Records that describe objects
>> Begin
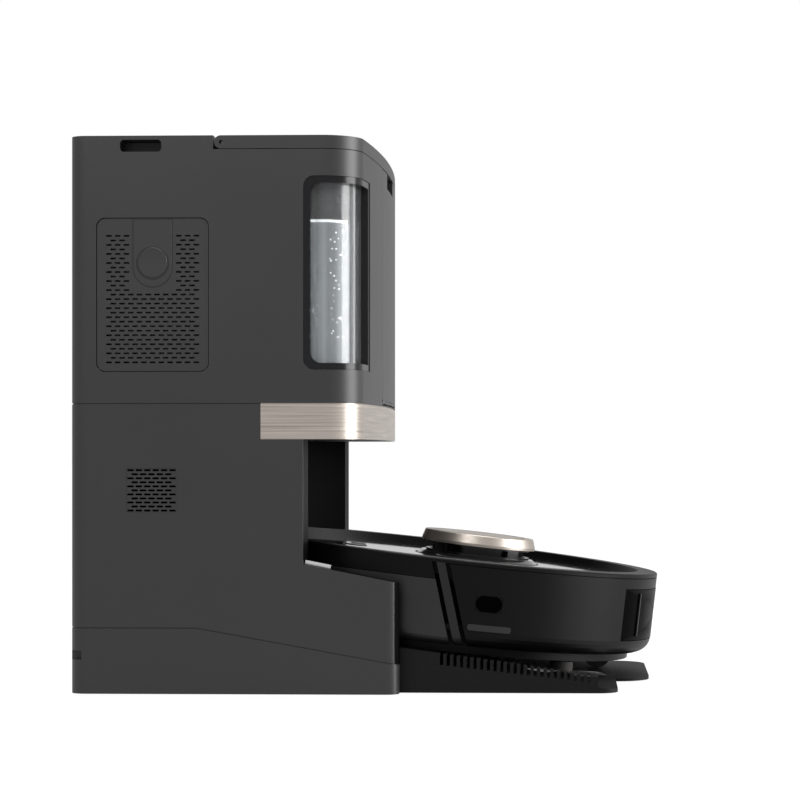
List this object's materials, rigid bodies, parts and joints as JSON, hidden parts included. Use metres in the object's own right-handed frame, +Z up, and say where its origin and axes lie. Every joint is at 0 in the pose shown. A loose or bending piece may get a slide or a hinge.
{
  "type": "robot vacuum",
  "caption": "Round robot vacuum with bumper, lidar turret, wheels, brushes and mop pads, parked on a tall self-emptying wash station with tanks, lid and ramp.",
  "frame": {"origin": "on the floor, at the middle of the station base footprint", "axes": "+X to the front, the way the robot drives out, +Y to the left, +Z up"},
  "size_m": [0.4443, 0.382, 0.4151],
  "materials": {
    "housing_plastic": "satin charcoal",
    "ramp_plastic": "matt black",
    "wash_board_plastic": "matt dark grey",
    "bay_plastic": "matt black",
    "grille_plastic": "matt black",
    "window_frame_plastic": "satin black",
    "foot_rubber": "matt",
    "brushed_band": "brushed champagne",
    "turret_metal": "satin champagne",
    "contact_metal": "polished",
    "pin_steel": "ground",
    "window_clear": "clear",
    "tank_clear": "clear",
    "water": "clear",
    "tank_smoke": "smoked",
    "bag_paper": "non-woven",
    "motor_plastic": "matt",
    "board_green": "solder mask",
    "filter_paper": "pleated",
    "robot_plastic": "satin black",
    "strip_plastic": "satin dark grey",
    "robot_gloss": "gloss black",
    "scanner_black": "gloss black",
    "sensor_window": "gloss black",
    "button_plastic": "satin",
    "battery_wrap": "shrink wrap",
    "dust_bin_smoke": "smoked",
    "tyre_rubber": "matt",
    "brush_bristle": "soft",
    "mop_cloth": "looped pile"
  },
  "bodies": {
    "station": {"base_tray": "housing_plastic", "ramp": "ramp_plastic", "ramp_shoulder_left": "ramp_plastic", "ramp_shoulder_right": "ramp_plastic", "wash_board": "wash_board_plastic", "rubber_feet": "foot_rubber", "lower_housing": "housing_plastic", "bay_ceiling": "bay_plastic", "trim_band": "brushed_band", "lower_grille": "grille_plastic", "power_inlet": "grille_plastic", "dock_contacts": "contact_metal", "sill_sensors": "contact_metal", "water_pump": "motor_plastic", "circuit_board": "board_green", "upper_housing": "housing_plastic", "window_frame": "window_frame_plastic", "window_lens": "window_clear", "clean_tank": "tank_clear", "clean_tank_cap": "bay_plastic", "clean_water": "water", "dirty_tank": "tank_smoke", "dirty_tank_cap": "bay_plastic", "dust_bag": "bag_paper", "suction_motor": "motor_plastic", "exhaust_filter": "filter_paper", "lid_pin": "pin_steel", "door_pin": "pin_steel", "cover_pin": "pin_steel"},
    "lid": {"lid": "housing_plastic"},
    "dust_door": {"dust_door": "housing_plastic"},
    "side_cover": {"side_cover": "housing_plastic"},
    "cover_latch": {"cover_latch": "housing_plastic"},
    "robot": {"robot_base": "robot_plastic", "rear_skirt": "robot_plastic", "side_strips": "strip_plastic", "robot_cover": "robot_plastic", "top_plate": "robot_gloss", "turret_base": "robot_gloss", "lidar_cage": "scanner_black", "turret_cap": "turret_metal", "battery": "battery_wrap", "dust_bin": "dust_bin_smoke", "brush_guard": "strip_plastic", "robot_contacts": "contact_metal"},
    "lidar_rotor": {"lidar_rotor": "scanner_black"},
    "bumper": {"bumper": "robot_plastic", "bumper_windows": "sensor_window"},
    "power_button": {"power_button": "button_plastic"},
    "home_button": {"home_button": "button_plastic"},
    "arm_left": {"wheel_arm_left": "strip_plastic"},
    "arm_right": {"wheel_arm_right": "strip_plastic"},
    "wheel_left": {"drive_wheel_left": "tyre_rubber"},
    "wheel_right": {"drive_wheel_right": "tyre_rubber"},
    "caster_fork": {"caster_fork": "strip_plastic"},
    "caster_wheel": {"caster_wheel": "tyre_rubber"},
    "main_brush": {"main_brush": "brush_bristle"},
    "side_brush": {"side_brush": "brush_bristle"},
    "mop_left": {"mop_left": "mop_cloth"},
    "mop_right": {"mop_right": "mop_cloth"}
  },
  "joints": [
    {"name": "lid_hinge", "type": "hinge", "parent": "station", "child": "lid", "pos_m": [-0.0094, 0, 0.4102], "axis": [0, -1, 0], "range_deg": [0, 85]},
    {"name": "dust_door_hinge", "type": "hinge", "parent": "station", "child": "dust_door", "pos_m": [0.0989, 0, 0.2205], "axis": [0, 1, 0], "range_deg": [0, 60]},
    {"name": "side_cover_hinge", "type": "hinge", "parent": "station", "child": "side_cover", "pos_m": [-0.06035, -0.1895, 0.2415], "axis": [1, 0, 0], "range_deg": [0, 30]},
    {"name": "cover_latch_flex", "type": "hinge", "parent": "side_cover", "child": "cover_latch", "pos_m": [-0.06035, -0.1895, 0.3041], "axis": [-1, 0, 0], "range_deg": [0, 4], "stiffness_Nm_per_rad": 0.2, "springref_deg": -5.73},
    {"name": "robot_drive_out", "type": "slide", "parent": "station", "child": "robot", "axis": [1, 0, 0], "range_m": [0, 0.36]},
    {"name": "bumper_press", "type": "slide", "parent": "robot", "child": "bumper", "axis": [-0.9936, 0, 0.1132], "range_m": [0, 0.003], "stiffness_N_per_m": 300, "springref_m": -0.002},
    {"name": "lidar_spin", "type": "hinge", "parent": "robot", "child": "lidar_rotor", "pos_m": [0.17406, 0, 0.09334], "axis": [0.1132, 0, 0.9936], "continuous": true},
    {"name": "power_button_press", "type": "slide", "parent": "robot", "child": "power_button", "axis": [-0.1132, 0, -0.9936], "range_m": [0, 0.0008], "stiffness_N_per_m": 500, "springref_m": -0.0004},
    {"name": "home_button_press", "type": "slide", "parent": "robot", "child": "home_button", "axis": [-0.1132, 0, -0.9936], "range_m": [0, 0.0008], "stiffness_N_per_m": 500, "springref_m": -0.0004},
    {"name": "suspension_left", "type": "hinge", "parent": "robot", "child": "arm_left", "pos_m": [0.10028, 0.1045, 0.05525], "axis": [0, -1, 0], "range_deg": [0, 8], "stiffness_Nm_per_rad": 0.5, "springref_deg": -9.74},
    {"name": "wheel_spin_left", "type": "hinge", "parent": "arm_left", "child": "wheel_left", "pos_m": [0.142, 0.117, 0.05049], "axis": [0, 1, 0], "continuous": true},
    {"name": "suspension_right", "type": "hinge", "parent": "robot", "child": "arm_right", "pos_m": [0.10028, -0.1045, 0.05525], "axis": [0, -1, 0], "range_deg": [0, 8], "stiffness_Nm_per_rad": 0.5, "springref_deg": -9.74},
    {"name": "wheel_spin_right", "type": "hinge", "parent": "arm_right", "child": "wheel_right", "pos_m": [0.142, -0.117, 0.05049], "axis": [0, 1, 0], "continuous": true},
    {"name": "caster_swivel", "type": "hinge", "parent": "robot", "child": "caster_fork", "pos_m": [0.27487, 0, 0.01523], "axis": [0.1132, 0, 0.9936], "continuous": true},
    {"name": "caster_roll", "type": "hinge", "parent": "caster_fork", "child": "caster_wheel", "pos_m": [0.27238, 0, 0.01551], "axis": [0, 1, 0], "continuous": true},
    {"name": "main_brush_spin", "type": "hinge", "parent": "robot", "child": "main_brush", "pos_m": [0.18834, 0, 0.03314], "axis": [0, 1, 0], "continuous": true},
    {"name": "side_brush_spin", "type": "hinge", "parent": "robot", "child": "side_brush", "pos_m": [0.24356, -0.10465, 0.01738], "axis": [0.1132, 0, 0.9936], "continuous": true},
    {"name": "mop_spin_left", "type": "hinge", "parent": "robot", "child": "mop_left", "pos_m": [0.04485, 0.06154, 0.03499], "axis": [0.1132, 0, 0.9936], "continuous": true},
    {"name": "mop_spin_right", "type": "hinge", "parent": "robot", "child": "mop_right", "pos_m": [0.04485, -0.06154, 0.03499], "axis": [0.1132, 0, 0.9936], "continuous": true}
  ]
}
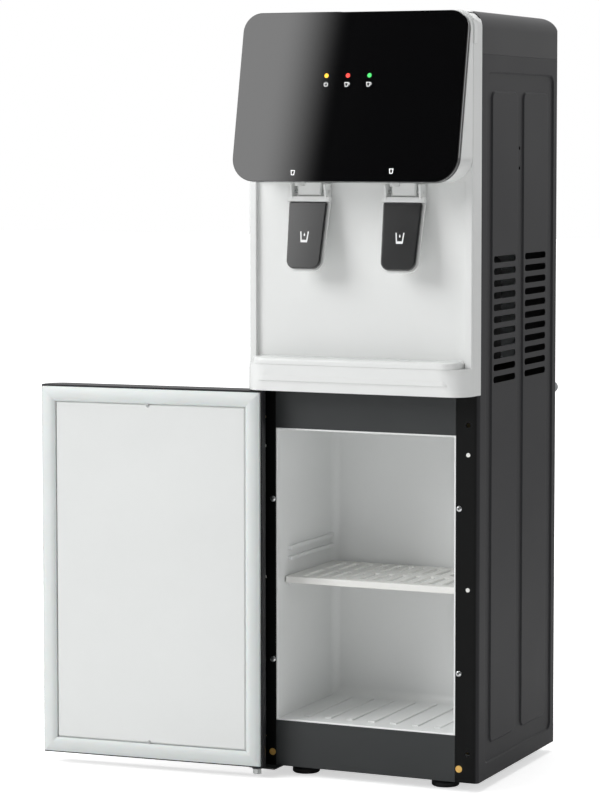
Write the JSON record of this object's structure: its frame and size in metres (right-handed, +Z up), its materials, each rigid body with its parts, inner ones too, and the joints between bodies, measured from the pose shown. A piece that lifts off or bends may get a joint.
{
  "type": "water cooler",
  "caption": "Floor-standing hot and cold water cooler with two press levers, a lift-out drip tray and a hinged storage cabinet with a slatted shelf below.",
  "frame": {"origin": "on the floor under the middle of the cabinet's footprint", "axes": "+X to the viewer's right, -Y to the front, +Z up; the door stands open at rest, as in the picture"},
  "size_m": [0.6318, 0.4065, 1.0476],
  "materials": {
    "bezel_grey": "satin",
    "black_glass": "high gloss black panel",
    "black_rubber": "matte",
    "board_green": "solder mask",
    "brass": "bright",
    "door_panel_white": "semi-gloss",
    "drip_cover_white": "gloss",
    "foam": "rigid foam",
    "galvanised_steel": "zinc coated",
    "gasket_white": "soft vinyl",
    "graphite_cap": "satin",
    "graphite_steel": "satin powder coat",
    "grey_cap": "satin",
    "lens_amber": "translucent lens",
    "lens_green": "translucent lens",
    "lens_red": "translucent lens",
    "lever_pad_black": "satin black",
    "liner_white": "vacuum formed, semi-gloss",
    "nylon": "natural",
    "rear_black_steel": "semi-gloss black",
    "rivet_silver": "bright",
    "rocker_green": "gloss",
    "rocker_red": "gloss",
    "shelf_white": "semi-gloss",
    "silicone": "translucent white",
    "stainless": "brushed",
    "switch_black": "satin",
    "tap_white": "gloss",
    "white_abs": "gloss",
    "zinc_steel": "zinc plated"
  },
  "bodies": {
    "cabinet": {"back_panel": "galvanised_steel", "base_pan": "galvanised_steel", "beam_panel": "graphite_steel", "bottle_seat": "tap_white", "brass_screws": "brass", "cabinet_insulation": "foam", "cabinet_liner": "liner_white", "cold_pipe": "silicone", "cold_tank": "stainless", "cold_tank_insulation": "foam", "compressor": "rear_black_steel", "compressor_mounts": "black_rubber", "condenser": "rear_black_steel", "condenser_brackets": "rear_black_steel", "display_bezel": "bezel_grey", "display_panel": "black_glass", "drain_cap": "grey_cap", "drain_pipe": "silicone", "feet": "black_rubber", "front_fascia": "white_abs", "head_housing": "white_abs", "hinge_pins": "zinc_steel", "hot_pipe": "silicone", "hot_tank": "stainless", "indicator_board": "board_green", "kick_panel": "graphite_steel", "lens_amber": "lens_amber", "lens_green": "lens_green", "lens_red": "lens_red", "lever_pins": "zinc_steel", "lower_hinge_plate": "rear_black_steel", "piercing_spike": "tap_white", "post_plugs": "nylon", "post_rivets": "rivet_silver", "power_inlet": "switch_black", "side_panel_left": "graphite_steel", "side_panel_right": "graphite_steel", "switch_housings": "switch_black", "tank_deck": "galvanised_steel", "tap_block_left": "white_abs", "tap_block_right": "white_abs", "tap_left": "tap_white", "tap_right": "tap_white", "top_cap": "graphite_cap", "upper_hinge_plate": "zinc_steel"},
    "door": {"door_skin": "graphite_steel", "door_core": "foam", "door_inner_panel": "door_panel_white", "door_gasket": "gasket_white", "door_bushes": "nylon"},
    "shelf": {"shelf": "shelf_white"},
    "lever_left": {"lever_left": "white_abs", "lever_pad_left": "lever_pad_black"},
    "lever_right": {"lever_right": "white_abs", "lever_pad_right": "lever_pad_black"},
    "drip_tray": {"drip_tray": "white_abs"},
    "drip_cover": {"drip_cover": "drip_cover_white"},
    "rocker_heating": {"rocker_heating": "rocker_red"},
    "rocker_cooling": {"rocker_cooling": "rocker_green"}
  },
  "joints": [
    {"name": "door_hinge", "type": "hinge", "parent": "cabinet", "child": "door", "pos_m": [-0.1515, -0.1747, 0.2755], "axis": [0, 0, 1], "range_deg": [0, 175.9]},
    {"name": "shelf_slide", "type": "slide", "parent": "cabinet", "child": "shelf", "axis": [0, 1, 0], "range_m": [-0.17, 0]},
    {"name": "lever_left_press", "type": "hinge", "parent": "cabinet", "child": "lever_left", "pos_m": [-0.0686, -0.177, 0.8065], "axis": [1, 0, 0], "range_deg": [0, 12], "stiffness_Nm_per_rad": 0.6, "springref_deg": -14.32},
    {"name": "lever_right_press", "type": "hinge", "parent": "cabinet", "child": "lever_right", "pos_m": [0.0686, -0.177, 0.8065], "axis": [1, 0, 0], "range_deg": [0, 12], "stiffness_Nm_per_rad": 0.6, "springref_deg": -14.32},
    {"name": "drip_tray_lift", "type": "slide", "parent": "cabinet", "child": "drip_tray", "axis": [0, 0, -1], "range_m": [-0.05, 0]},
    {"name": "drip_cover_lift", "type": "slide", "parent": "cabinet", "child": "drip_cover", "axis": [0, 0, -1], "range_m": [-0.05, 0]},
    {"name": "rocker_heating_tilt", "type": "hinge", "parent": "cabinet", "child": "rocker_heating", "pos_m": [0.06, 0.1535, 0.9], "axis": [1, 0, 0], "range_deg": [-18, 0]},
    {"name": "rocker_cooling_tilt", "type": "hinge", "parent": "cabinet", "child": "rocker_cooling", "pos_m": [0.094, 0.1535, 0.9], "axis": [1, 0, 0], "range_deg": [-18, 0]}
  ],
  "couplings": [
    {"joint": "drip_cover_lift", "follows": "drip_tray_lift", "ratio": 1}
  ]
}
>> End
*Task instructions*:
Scan the material above for the string "with" and report each line where you find it.

*Task output*:
  "caption": "Round robot vacuum with bumper, lidar turret, wheels, brushes and mop pads, parked on a tall self-emptying wash station with tanks, lid and ramp.",
Write the JSON record of this object's structure: its frame and size in metres (right-handed, +Z up), its materials, each rigid body with its parts, inner ones too, and the joints between bodies, measured from the pose shown. A piece that lifts off or bends may get a joint.
  "caption": "Floor-standing hot and cold water cooler with two press levers, a lift-out drip tray and a hinged storage cabinet with a slatted shelf below.",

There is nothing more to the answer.